Covid dreams

My house is much cleaner than normal. I tidied away a lot of papers and stuff a couple of weeks ago, and have gone on a cleaning jag today, vacuuming crannies and crevices for dust. If a tiny particle can make a sufferer cough, irritating the airways further, I do not want my house as dusty as it was.

Eight percent of people over fifty coming down with Covid 19 need hospital treatment. My fear is that if I can phone and describe symptoms I will not be deemed sufficiently sick for transport or treatment, and if I can’t then I won’t be helped. And what that means for poorer areas without a fair hospital system horrifies me.

Oh I would like to talk face to face! I last had a friend over on Monday 16th. I like video calls, and now can attend Quaker meeting twice a week or even more- so I am having more conversation!- but I like hugs. Ministry is mostly guardedly positive- things are bad but we will be OK, quotes from 17th century Quakers- with occasional reminders of people who are particularly vulnerable.

And I think of people I know- people with MS, people over ninety, people who need oxygen to breathe even without 19. I fear for friends, I fear for people, I fear for myself. I am likely to suffer only minor discomfort, little more than any cold, but the worst possibilities are unthinkable. It is likely that someone I know will die of this thing.

The restaurants were told to close on Thursday 19th, and we were told to go into lockdown- only essential workers to go out to work, others can work from home if they can, stay at home but for one session of exercise daily and one shop weekly. Not having a freezer, and not always finding what I wanted, I shop more often. There are no rules yet on wearing masks. I don’t know the differences between masks, but with NHS staff angry about their lack of PPE, and the ENT consultant Amged El-Hawrani dying- he will not be the last- should I have a mask at all?

On Saturday I went to Asda, and was taken aback to find the front door locked. There was only one door in, round the back by the car park, and people were queuing quietly to be allowed in, one in one out, by the guards on the door. The aisles had arrows on the floor marking a one-way system, so we could keep 2m apart, and while I heard gallows humour a week before now it was silent. Again I could not get tinned tomatoes, but cooked with fresh tomatoes instead. I could not get basmati rice, but got brown instead, so that now I have got basmati rice I have 1kg of brown rice to use. Boil uncovered for 20-30 minutes, in six measures of water for each measure of rice, then drain, put back in the pot and cover to steam for ten minutes. It’s alright. This seemed to bulk out quite suddenly after 22 minutes.

I like worship on the net. I place the laptop on a table slightly to my left, and sit below my window, composed. Today, I sat in the sun for twenty minutes paying attention to my fear.
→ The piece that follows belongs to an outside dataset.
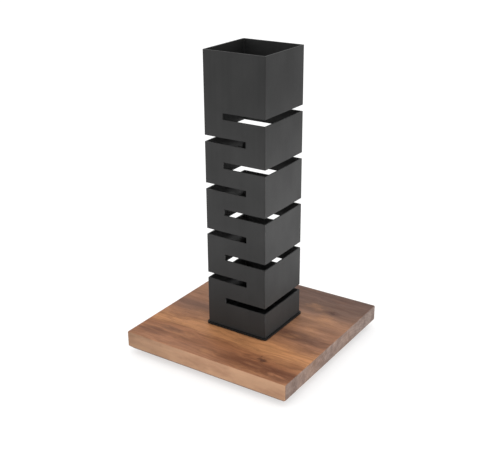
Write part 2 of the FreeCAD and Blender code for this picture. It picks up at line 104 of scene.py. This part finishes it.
class Surface:
    """A node material with short calls for the nodes that the finishes below share."""

    def __init__(self, name):
        self.material = bpy.data.materials.new(name)
        self.material.use_nodes = True
        self.tree = self.material.node_tree
        self.tree.nodes.clear()
        self.shader = self.tree.nodes.new("ShaderNodeBsdfPrincipled")
        output = self.tree.nodes.new("ShaderNodeOutputMaterial")
        self.tree.links.new(self.shader.outputs["BSDF"], output.inputs["Surface"])
        coordinates = self.tree.nodes.new("ShaderNodeTexCoord")
        self.position = coordinates.outputs["Object"]
        self.normal = coordinates.outputs["Normal"]

    def feed(self, socket, value):
        """Link a socket to an output, or set it to a constant."""
        if isinstance(value, bpy.types.NodeSocket):
            self.tree.links.new(value, socket)
        else:
            socket.default_value = value

    def math(self, operation, first, second=0.0):
        """One arithmetic step; the steps on a single number leave the second unused."""
        node = self.tree.nodes.new("ShaderNodeMath")
        node.operation = operation
        for socket, value in zip(node.inputs, (first, second)):
            self.feed(socket, value)
        return node.outputs[0]

    def axes(self, vector):
        """The three components of a vector."""
        node = self.tree.nodes.new("ShaderNodeSeparateXYZ")
        self.feed(node.inputs[0], vector)
        return node.outputs[0], node.outputs[1], node.outputs[2]

    def point(self, x, y, z):
        """The vector with the given components."""
        node = self.tree.nodes.new("ShaderNodeCombineXYZ")
        for socket, value in zip(node.inputs, (x, y, z)):
            self.feed(socket, value)
        return node.outputs[0]

    def noise(self, vector, cells, detail, roughness, distortion=0.0):
        """Noise between 0 and 1, with its number of cells per metre along X, Y and Z."""
        stretch = self.tree.nodes.new("ShaderNodeVectorMath")
        stretch.operation = "MULTIPLY"
        self.feed(stretch.inputs[0], vector)
        stretch.inputs[1].default_value = cells
        node = self.tree.nodes.new("ShaderNodeTexNoise")
        self.tree.links.new(stretch.outputs[0], node.inputs["Vector"])
        node.inputs["Scale"].default_value = 1.0
        node.inputs["Detail"].default_value = detail
        node.inputs["Roughness"].default_value = roughness
        node.inputs["Distortion"].default_value = distortion
        return node.outputs["Fac"]

    def remap(self, value, low, high, new_low=0.0, new_high=1.0):
        """A smooth, clamped step from new_low at low to new_high at high."""
        node = self.tree.nodes.new("ShaderNodeMapRange")
        node.interpolation_type = "SMOOTHSTEP"
        self.feed(node.inputs["Value"], value)
        node.inputs["From Min"].default_value = low
        node.inputs["From Max"].default_value = high
        node.inputs["To Min"].default_value = new_low
        node.inputs["To Max"].default_value = new_high
        return node.outputs["Result"]

    def ramp(self, value, stops):
        """A colour ramp through (place, colour) pairs."""
        node = self.tree.nodes.new("ShaderNodeValToRGB")
        self.feed(node.inputs["Fac"], value)
        elements = node.color_ramp.elements
        while len(elements) < len(stops):
            elements.new(0.5)
        for element, (place, colour) in zip(elements, stops):
            element.position = place
            element.color = colour
        return node.outputs["Color"]

    def mix(self, share, first, second):
        """The first colour at share 0 and the second at share 1."""
        node = self.tree.nodes.new("ShaderNodeMix")
        node.data_type = "RGBA"
        self.feed(node.inputs["Factor"], share)
        self.feed(node.inputs[6], first)
        self.feed(node.inputs[7], second)
        return node.outputs[2]

    def scaled(self, colour, factor):
        """A colour multiplied by a number or a socket."""
        node = self.tree.nodes.new("ShaderNodeVectorMath")
        node.operation = "SCALE"
        self.feed(node.inputs[0], colour[:3] if isinstance(colour, tuple) else colour)
        self.feed(node.inputs["Scale"], factor)
        return node.outputs[0]

    def squares(self, first, second):
        """The sum of two squares."""
        return self.math("ADD", self.math("MULTIPLY", first, first),
                         self.math("MULTIPLY", second, second))

    def length(self, first, second):
        """The length of a flat vector."""
        return self.math("SQRT", self.squares(first, second))

    def spot(self, x, y, centre, size):
        """1 at the middle of an ellipse on the board and 0 at its rim."""
        along = self.math("DIVIDE", self.math("SUBTRACT", x, centre[0]), size[0])
        across = self.math("DIVIDE", self.math("SUBTRACT", y, centre[1]), size[1])
        return self.remap(self.squares(along, across), 1.0, 0.0)

    def finish(self, colour, roughness, height=None, depth=0.0, metallic=0.0, specular=0.5):
        """Join the colour, gloss and relief to the shader."""
        self.feed(self.shader.inputs["Base Color"], colour)
        self.feed(self.shader.inputs["Roughness"], roughness)
        self.shader.inputs["Metallic"].default_value = metallic
        self.shader.inputs["Specular IOR Level"].default_value = specular
        if height is not None:
            bump = self.tree.nodes.new("ShaderNodeBump")
            bump.inputs["Distance"].default_value = depth
            self.feed(bump.inputs["Height"], height)
            self.tree.links.new(bump.outputs["Normal"], self.shader.inputs["Normal"])
        return self.material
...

Paradoxically, the desire for a crisis in which the British can show our mettle is the desire for a more ordered world: a world where priorities become clear, action becomes defined or predetermined, our feelings fit the needs of the moment. Actually, the crisis increases mess: we still have the same old problems in the same messy lives, but unaccustomed new ones- using kitchen roll as toilet paper, perhaps, or not knowing how to care for parents suddenly under such great threat.
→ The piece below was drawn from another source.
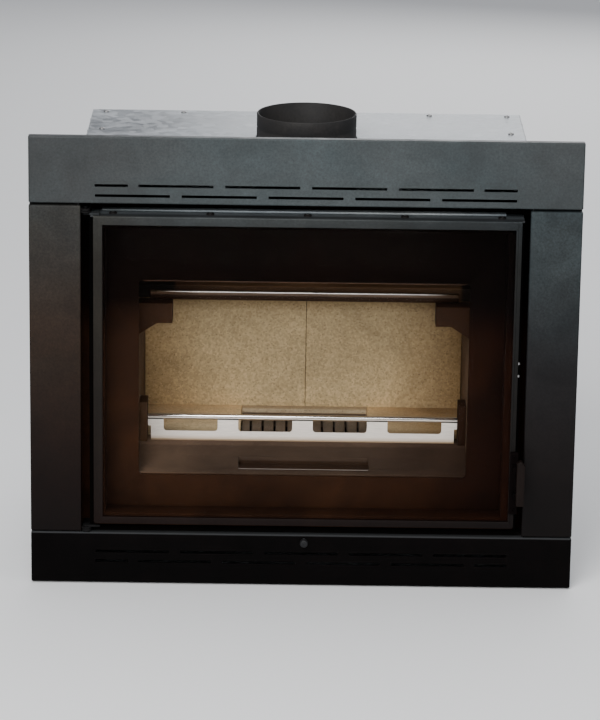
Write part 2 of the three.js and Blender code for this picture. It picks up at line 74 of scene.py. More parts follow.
DATUM_Y = 196.0
MM = 0.001
GAP = 0.3
SHARP = math.radians(30.0)
CREASE = 0.4
MERGE = 0.0001
STRAIGHT = 0.01
SIDES = ((-1, "left"), (1, "right"))

Span = tuple[float, float]
Pair = tuple[float, float]
Point = tuple[float, float, float]
Colour = tuple[float, float, float]
Grid = tuple[tuple[float, ...], tuple[float, ...]]


class Body(Enum):
    """Rigid bodies of the stove that a piece can ride on."""

    INSERT = "insert"
    DOOR = "door"
    AIR = "air_slider"
    GRATE = "grate"
    PAN = "ash_pan"
    GUARD = "log_guard"
    BAFFLE = "baffle"


class Axis(Enum):
    """Direction of a turned or drawn shape, or of painted light and shade."""

    X = "X"
    Y = "Y"
    Z = "Z"


def srgb(red: int, green: int, blue: int) -> Colour:
    """Give a linear colour from the 0 to 255 values of a paint chart.

    Args:
        red: Red value.
        green: Green value.
        blue: Blue value.

    Returns:
        The linear colour.
    """
    channels = (value / 255 for value in (red, green, blue))
    return tuple(c / 12.92 if c <= 0.04045 else ((c + 0.055) / 1.055) ** 2.4 for c in channels)


# ---- finishes --------------------------------------------------------------------------------


class Recipe:
    """Shader of one finish, built up node by node around a Principled shader."""

    def __init__(self, name: str) -> None:
        """Start a material.

        Args:
            name: The material's name.
        """
        self.material = bpy.data.materials.new(name)
        self.material.use_nodes = True
        self.tree = self.material.node_tree
        self.tree.nodes.clear()
        output = self.tree.nodes.new("ShaderNodeOutputMaterial")
        self.shader = self.tree.nodes.new("ShaderNodeBsdfPrincipled")
        self.tree.links.new(self.shader.outputs[0], output.inputs[0])
        self.place = self.tree.nodes.new("ShaderNodeTexCoord").outputs["Object"]
        self.height: Optional[bpy.types.NodeSocket] = None

    def set(self, socket: str, value: object) -> None:
        """Set a shader socket to a constant or link another socket to it."""
        self._feed(self.shader.inputs[socket], value)

    def _feed(self, target: bpy.types.NodeSocket, value: object) -> None:
        """Link or set one input.

        Args:
            target: The input.
            value: A socket to link, a colour or a number.
        """
        if isinstance(value, bpy.types.NodeSocket):
            self.tree.links.new(value, target)
        elif isinstance(value, tuple) and len(value) == 3 and target.type == "RGBA":
            target.default_value = (*value, 1.0)
        else:
            target.default_value = value

    def node(self, kind: str, inputs: dict, **settings: object) -> bpy.types.Node:
        """Add a node.

        Args:
            kind: Node type without the "ShaderNode" prefix.
            inputs: Values or sockets by input name or index.
            **settings: Properties of the node.

        Returns:
            The node.
        """
        made = self.tree.nodes.new("ShaderNode" + kind)
        for key, value in settings.items():
            setattr(made, key, value)
        for key, value in inputs.items():
            self._feed(made.inputs[key], value)
        return made

    def stretch(self, scale: Point) -> bpy.types.NodeSocket:
        """Give object coordinates scaled by a Mapping node."""
        return self.node("Mapping", {"Vector": self.place, "Scale": scale}).outputs[0]

    def noise(self, scale: float, detail: float = 3.0, rough: float = 0.55, place: object = None,
              warp: float = 0.0) -> bpy.types.NodeSocket:
        """Give a noise value between 0 and 1.

        Args:
            scale: Features per metre, roughly.
            detail: Number of finer layers.
            rough: Weight of the finer layers.
            place: Coordinates, where they aren't the plain ones.
            warp: How much the pattern is distorted.

        Returns:
            The value.
        """
        inputs = {"Vector": place or self.place, "Scale": scale, "Detail": detail, "Roughness": rough,
                  "Distortion": warp}
        return self.node("TexNoise", inputs).outputs[0]

    def cells(self, scale: float, output: str = "Distance") -> bpy.types.NodeSocket:
        """Give one output of a Voronoi texture at a scale per metre."""
        return self.node("TexVoronoi", {"Vector": self.place, "Scale": scale}).outputs[output]

    def flakes(self, scale: float) -> bpy.types.NodeSocket:
        """Give each cell of a Voronoi texture a grey of its own."""
        return self.node("RGBToBW", {0: self.cells(scale, "Color")}).outputs[0]

    def bands(self, scale: float, place: object = None) -> bpy.types.NodeSocket:
        """Give slanting bands at a scale per metre."""
        inputs = {"Vector": place or self.place, "Scale": scale}
        return self.node("TexWave", inputs, bands_direction="DIAGONAL").outputs[1]

    def ramp(self, value: object, *stops: tuple[float, float]) -> bpy.types.NodeSocket:
        """Map a value to greys.

        Args:
            value: The value.
            *stops: Stops of (position, grey).

        Returns:
            The grey.
        """
        made = self.node("ValToRGB", {0: value})
        band = made.color_ramp
        while len(band.elements) < len(stops):
            band.elements.new(1.0)
        for element, (position, grey) in zip(band.elements, stops):
            element.position = position
            element.color = (grey, grey, grey, 1.0)
        return made.outputs[0]

    def span(self, value: object, low: float, high: float, out_low: float = 0.0,
             out_high: float = 1.0) -> bpy.types.NodeSocket:
        """Map a value from one range to another, clamped.

        Args:
            value: The value.
            low: Start of its range.
            high: End of its range.
            out_low: What the start becomes.
            out_high: What the end becomes.

        Returns:
            The mapped value.
        """
        inputs = {0: value, 1: low, 2: high, 3: out_low, 4: out_high}
        return self.node("MapRange", inputs).outputs[0]

    def math(self, kind: str, first: object, second: object) -> bpy.types.NodeSocket:
        """Combine two values with a Math node."""
        return self.node("Math", {0: first, 1: second}, operation=kind).outputs[0]

    def blend(self, share: object, first: object, second: object, mode: str = "MIX") -> bpy.types.NodeSocket:
        """Blend two colours.

        Args:
            share: Share of the second one.
            first: The first colour.
            second: The second colour.
            mode: How they are blended.

        Returns:
            The blended colour.
        """
        made = self.tree.nodes.new("ShaderNodeMix")
        made.data_type = "RGBA"
        made.blend_type = mode
        for index, value in ((0, share), (6, first), (7, second)):
            self._feed(made.inputs[index], value)
        return made.outputs[2]

    def toned(self, base: object, tone: object) -> bpy.types.NodeSocket:
        """Multiply a colour by another colour or a grey."""
        return self.blend(1.0, base, tone, "MULTIPLY")

    def axis(self, axis: Axis) -> bpy.types.NodeSocket:
        """Give one object coordinate in metres."""
        return self.node("SeparateXYZ", {0: self.place}).outputs["XYZ".index(axis.value)]

    def paint(self, base: object, shades: Iterable["Shade"]) -> None:
        """Set the base colour, toned by painted light and shade across the piece.

        Args:
            base: The colour before the painted light and shade.
            shades: The painted light and shade, one change along an axis each.
        """
        # Each step multiplies in painted light or shade along one axis.
        for shade in shades:
            low, high = sorted((shade.start, shade.end))
            ends = (0.0, 1.0) if shade.end > shade.start else (1.0, 0.0)
            share = self.span(self.axis(shade.axis), low, high, *ends)
            base = self.blend(share, base, self.toned(base, shade.tone))
        self.set("Base Color", base)

    def bump(self, height: object, strength: float, distance: float) -> None:
        """Add a bump layer on top of the layers there are.

        Args:
            height: Height of the layer, 0 to 1.
            strength: How much of it shows.
            distance: Its depth in metres.
        """
        inputs = {"Height": height, "Strength": strength, "Distance": distance}
        if self.height is not None:
            inputs["Normal"] = self.height
        self.height = self.node("Bump", inputs).outputs[0]
        self.set("Normal", self.height)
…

There are horrors, on the net, such as video of overworked doctors and patients on ventilators. The New York Times quoted a website advising doctors on how to broach difficult topics with relatives- your beloved granddad is getting no better, so we need to take him off the ventilator so we can save someone else. So here is a sweet article by George Monbiot on people being creative and generous. I have The Mirror and the Light to savour, but at the moment I am rereading Bring up the Bodies. Here is Cromwell: in those huge hands Holbein places a legal writ, but that crease down the middle of it makes it look like a dagger.

I was moved to parody TS Eliot.

Johnson the Etonian, a fortnight dead,
had forsaken spaffing for bouts of coughing.
Those are pearls that were his lies.

We do not wish anything to happen.
Seven days we have lived quietly,
Zooming, and queuing at the supermarket,
Living, and partly living.

Let us not go, you and I
where society now sleeps upon the world
like a patient etherised upon a table
Let us not go through half-deserted streets.
In the room the women stay
With Covid, there is naught to say.

Is this the world changing, or the world’s strangeness revealing itself?